We went looking for a challenge, something that would make us scream. Suddenly, it appeared.


“Zero Gravity.”


A large, green, circle, almost like a donut, with a hole in the center overshadowed us. It was broken up into many sections, wide enough for a middle-aged adult to fit inside. 


My mom was hesitant on letting me on. She knew that I had asthma, and I could get an attack by hyperventilating, and there was very few she could do if I did have an attack.

Dennis seemed to read her mind. “Don’t worry Edith, it’s really all about strength. It’s not much.” She seemed to agree. Geez, Dennis could make any girl sing his tune, even my own mother.


I stood in line, watching the smiling faces of the children spinning inside the green donut thing. I wanted to be happy too. I wanted to be like a regular kid just like them. But what if I did have an attack? That thought put me on edge.


Mom grabbed my arm, and whispered in my ear, “Do you really want to do this?” I glanced at Dennis, who gave me a death stare that said “Don’t be a chicken.”


“Of course I do mom! Let’s go!” I yelled effusively.


I strapped myself in. Well, maybe not exactly “strapped” in. More like, “loosely secured.” The only thing that was keeping me on the metal death trap was a thin, flimsy, velcro tape...thing. I can’t even describe how frail the thing looked. I tuned in to the chatter below me.


“That was sickening!”
“Dude, I don’t feel well.”
“I’m pretty sure there’s a screw loose.”
“I almost fell off the piece o’ junk!”
Fireworks went off inside of me. Before I could even get the velcro-thing off, the donut started to spin.
And spin.
And spin.
And spin.
It wasn’t that bad actually. It was very pleasant in my opinion. I laughed and smiled. I was scared for nothin’! I thought to myself.


“Jinx”.


That was the only thought that flashed through my head.


Suddenly, the donut went from a pleasant horizontal spinning position, to a sickening vertical position. Every time my section was at the top of the wheel, I felt like I was floating, and about to fall to my death. Everything was slow motion at the top, and then as I got to the bottom of the loop, my stomach lurched and I suddenly went into hyperspace. This was me through the up-down process;


“Sigh…(gasp) oolp! Sigh… (gasp) oolp! Sigh… (gasp) oolp!”


My stomach made the record for most somersaults in a five minute period (I lost count after I hit triple digits).
After the whole fiasco, I couldn’t even walk straight. When the wheel-o-death went back into its original position, I had fifteen fingers on one hand, and there were four or five Dennises. Putting my glasses back on only made it worse.


As I stumbled down the swaying stairs, my mom almost knocked me over with a giant hug.


“CHRISIWASSOWORRIEDABOUTYOU!ITRIEDTOSTOPTHERIDEANDYOUWERELOOKINGSICKAND…” She talked too rapidly for me to keep up.

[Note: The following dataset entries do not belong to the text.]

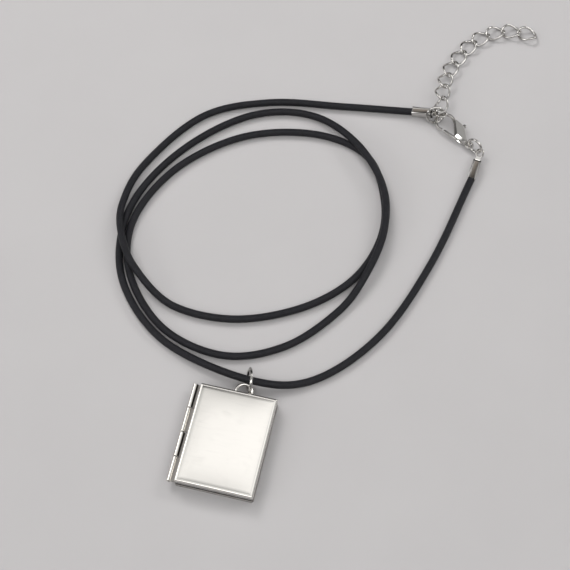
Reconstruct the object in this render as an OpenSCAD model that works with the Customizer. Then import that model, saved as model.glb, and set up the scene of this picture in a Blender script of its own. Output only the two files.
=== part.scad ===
// Locket necklace: a plain rectangular locket with a side hinge, hung by a ring on a long waxed cord.
// The cord's two crimps meet at a lobster clasp, with a short extender chain beside it.
// The piece lies on a flat surface. The origin is the centre of the locket's back, +Y towards the ring, +Z up.

/* [Locket] */
// Width of the locket, across from the hinge side
locket_w = 20.4; // [20:0.1:20.8]
// Height of the locket, towards the ring
locket_h = 26.9; // [26.5:0.1:27.3]
// Thickness of one half of the locket
half_t = 2.25; // [2.2:0.05:2.3]
// Gap between the two closed halves
seam = 0.1; // [0.05:0.05:0.15]
// Thickness of the sheet metal
sheet = 0.5; // [0.4:0.05:0.6]
// Height of the back's outer wall, below the lip that the cover closes over
back_wall = 1.05; // [0.9:0.05:1.1]
// How far the lip stands in from the back's outer wall
lip_in = 0.35; // [0.3:0.05:0.4]
// Radius of the locket's upright corners
corner_r = 0.6; // [0.4:0.1:0.9]
// How far the cover's face falls away at its rim
face_fall = 0.3; // [0.2:0.05:0.4]

/* [Hinge] */
// Diameter of the hinge barrel
barrel_d = 1.5; // [1.4:0.05:1.5]
// Distance from the locket's side to the hinge axis
barrel_off = 1.5; // [1.45:0.05:1.55]
// Diameter of the hinge pin
pin_d = 0.7; // [0.6:0.05:0.75]
// Radial clearance of pins in their bores
pin_clear = 0.05; // [0.03:0.01:0.08]
// Gap between neighbouring knuckles
knuckle_gap = 0.1; // [0.06:0.02:0.2]
// Thickness of the leaves that carry the knuckles
leaf_t = 0.4; // [0.3:0.05:0.4]

/* [Bail] */
// Radius of the hole in the soldered loop
loop_hole_r = 1.7; // [1.65:0.05:1.7]
// Wire of the soldered loop
loop_wire = 0.7; // [0.65:0.05:0.75]
// Mean radius of the ring that the cord runs through
bail_r = 3.05; // [3.05:0.05:3.1]
// Wire of that ring
bail_wire = 0.8; // [0.7:0.05:0.8]

/* [Cord] */
// Diameter of the cord
cord_d = 2; // [1.8:0.05:2]
// Diameter of the crimp folded over the cord's end
crimp_d = 2.2; // [2.1:0.05:2.3]
// Length of the crimp over the cord
crimp_len = 6; // [5.8:0.1:6.2]

/* [Clasp and chain] */
// Length of a chain link
link_len = 6.15; // [6.1:0.05:6.2]
// Width of a chain link
link_w = 4.7; // [4.6:0.05:4.7]
// Wire of a chain link
link_wire = 0.6; // [0.5:0.05:0.6]
// Twist of a link from its middle to each end, in degrees
link_twist = -40; // [-42:1:-38]
// Number of chain links
link_count = 10; // [8:1:10]
// Wire of the two jump rings
ring_wire = 0.7; // [0.6:0.05:0.7]
// Thickness of the clasp's body
clasp_t = 2.6; // [2.4:0.1:2.6]
// Thickness of the clasp's lever
lever_t = 0.8; // [0.7:0.05:0.85]

/* [Hidden] */
LINKS = [for (i = [1 : link_count]) str("chain_link_", i < 10 ? "0" : "", i)];
$fn = 64;

silver = "silver";
cord_colour = "#2B2B2E";
tiny = 0.01;

// Locket and hinge
locket_t = 2 * half_t + seam;
cover_z = half_t + seam;
axis_x = -locket_w / 2 - barrel_off;
axis_z = locket_t / 2;
bore_d = pin_d + 2 * pin_clear;
knuckle_pitch = locket_h / 4;
lip_t = 0.4;

// Soldered loop on the locket's top edge
loop_at = [0.85, locket_h / 2 + 0.95, 1.7];
loop_r = loop_hole_r + loop_wire / 2;
loop_root = lip_in + 0.2;

// Bail ring: its centre, its lean from upright, and its turn about the upright from facing along X
bail_at = [1.7, 17.15, 3.45];
bail_lean = 12;
bail_turn = 14;

// The cord's route, end to end: out of the first crimp, three turns, under the ring, into the second crimp
route = [
    [26.7, 107.9, 1.25], [7, 105.3, 1], [-13.5, 102, 1], [-31, 93.3, 1], [-42.8, 74.8, 1],
    [-45.3, 61, 2.1], [-42.9, 51.3, 3.2], [-36.5, 42, 3], [-24, 34.2, 1], [-7, 34, 1],
    [9.5, 41, 1], [21, 51.8, 1], [26, 65, 1], [24.8, 78, 1], [17.2, 90.8, 1],
    [1.5, 94.6, 1], [-18, 89.3, 1], [-33.8, 75.3, 1], [-41.2, 57, 1], [-37.5, 40.5, 1],
    [-24.5, 27.2, 1], [-7, 23.3, 1], [8.5, 29.7, 1], [20, 43, 1], [25, 55.5, 2.5],
    [26.7, 68.5, 3.1], [23.5, 81.5, 3.1], [13.5, 93.2, 3.1], [-0.5, 100.3, 1.1], [-16.5, 97.2, 1],
    [-30.7, 85.3, 1], [-40.7, 69, 1], [-43.4, 53, 1], [-38, 36.8, 1], [-22.8, 23.5, 1],
    [1.5, 17.7, 2.3], [17.8, 22, 1], [32, 38.3, 1], [41, 62, 1], [46.9, 89.9, 1.25],
];
rings_per_step = 2;
cord_sides = 8;

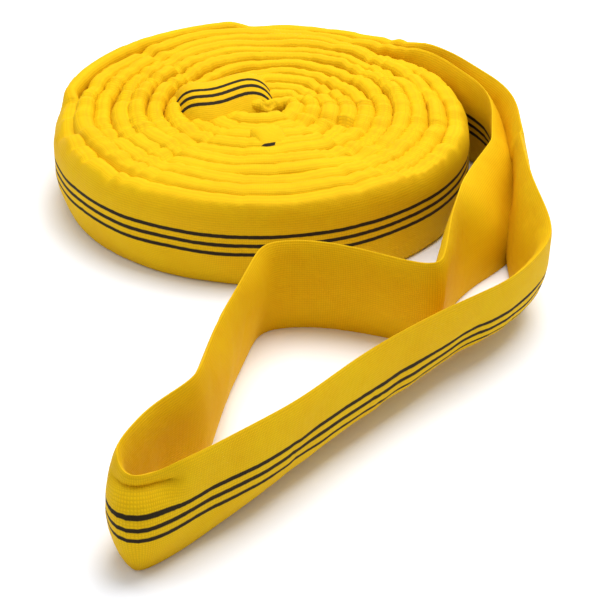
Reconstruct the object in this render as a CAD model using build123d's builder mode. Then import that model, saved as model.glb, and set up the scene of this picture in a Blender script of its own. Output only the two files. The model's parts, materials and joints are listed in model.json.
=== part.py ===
"""Round sling: an endless hank of polyester yarn inside a woven tubular sleeve.

The sling is laid flat in two strands, rolled up on its edge from one bight, and its other bight
is left out of the roll as an open eye. The outer strand and the inner strand run side by side
through the roll. The sleeve and the yarn bend at two places, where the legs leave the roll and
where they part to form the eye, and each bend is a round knuckle about an upright axis.

Z points up and the sling stands on the long edges of its sleeve at Z = 0. The origin is the
centre of the sling's footprint. Lengths are millimetres and angles are degrees.
"""

import math
import os

from build123d import *

# The flattened sling
band_width = 60.0        # lay-flat width of the sleeve, upright here
band_thickness = 10.0    # sleeve and yarn pressed flat
sleeve_wall = 0.8        # woven cloth
edge_radius = 3.0        # outside of the sleeve's folded edges
core_width = 44.0        # the hank is narrower than its sleeve
core_edge_radius = 2.0
core_clearance = 0.3     # yarn to the tucked end of the sleeve, each side

# The roll
layer_gap = 1.0          # air between neighbouring strands
inner_radius = 29.5      # first half turn, to the line between the two strands
half_turns = 10
tail_radius = 16.0       # the bight curls in at the middle of the roll
tail_sweep = 150.0
exit_angle = 50.0        # where the legs leave the roll, from +X

# The legs, side by side
leg_bend_angle = 30.0    # the legs stop following the roll here, from +X
leg_run = 31.0           # straight
leg_sweep_radius = 90.0  # bend that turns the legs to -Y
parting_run = 30.0       # straight, to where the strands part

# The knuckles that the legs and the eye turn on
knuckle_radius = 14.0
knuckle_clearance = 0.3
knuckle_overrun = 1.3    # strands run past a knuckle's axis by this many radii, then are rounded
knuckle_setback = 18.0   # second knuckle's axis, back from the parting point

# The sewn joint of the sleeve, and its label
joint_angle = 150.0      # middle of the lapped joint on the outer strand, from +X
lap_length = 70.0        # how far one end of the sleeve is tucked into the other
tape_length = 40.0
tape_thickness = 0.3
tape_gap = 12.0          # yarn tape to the end of the lap
label_length = 90.0
label_width = 42.0
label_thickness = 0.6
label_corner = 3.0       # rounding of the label's loose corners
label_tab_length = 9.0   # the part of the label that is sewn down
label_clearance = 0.3
label_knuckle = 1.2      # the tab ends this far short of the line that the label folds on
lap_gap = 0.3            # tucked end to the sleeve around it
seat_gap = 0.1           # sewn pieces to the face that they lie on
stitch_length = 3.0
stitch_gap = 1.2
stitch_thickness = 0.7
stitch_rows = 3
stitch_row_spacing = 3.0
stitch_margin = 7.0      # stitches to the long edges of the sleeve

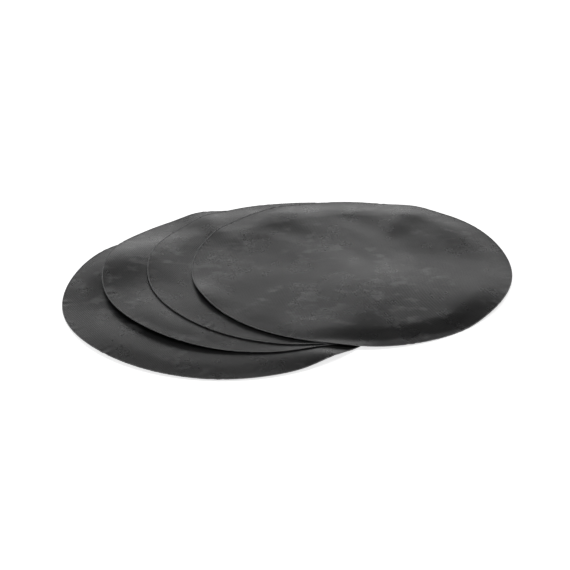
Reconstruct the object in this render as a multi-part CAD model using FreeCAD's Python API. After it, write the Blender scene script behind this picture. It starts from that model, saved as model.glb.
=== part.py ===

“It’s OK mom, it was actually pretty fun,” I said as serenely  as I could.
“FUN??? THAT WAS FUN??? YOU NEARLY FELL OFF! I TRIED TO TELL THE GUY TO STOP THE RIDE BUT HE COULDN’T!”
“I’m fine!” I retorted. She just sighed and let go of my arm (which was now black and blue).
“Hey Chris,” Dennis said, “there’s a cool ride that-”
“NO!!” I said, cutting him off. He gave me a weird look that said “Whatever” and strutted away.
I was scared stiff, and to this day I still am pretty frightened. I never made the choice to “prove myself” again.


I still hate rollercoasters.
I still hate rides.
I still hate speed.


The author's comments:

I chose this event, mostly becuase it still gives me stomach churns to this day!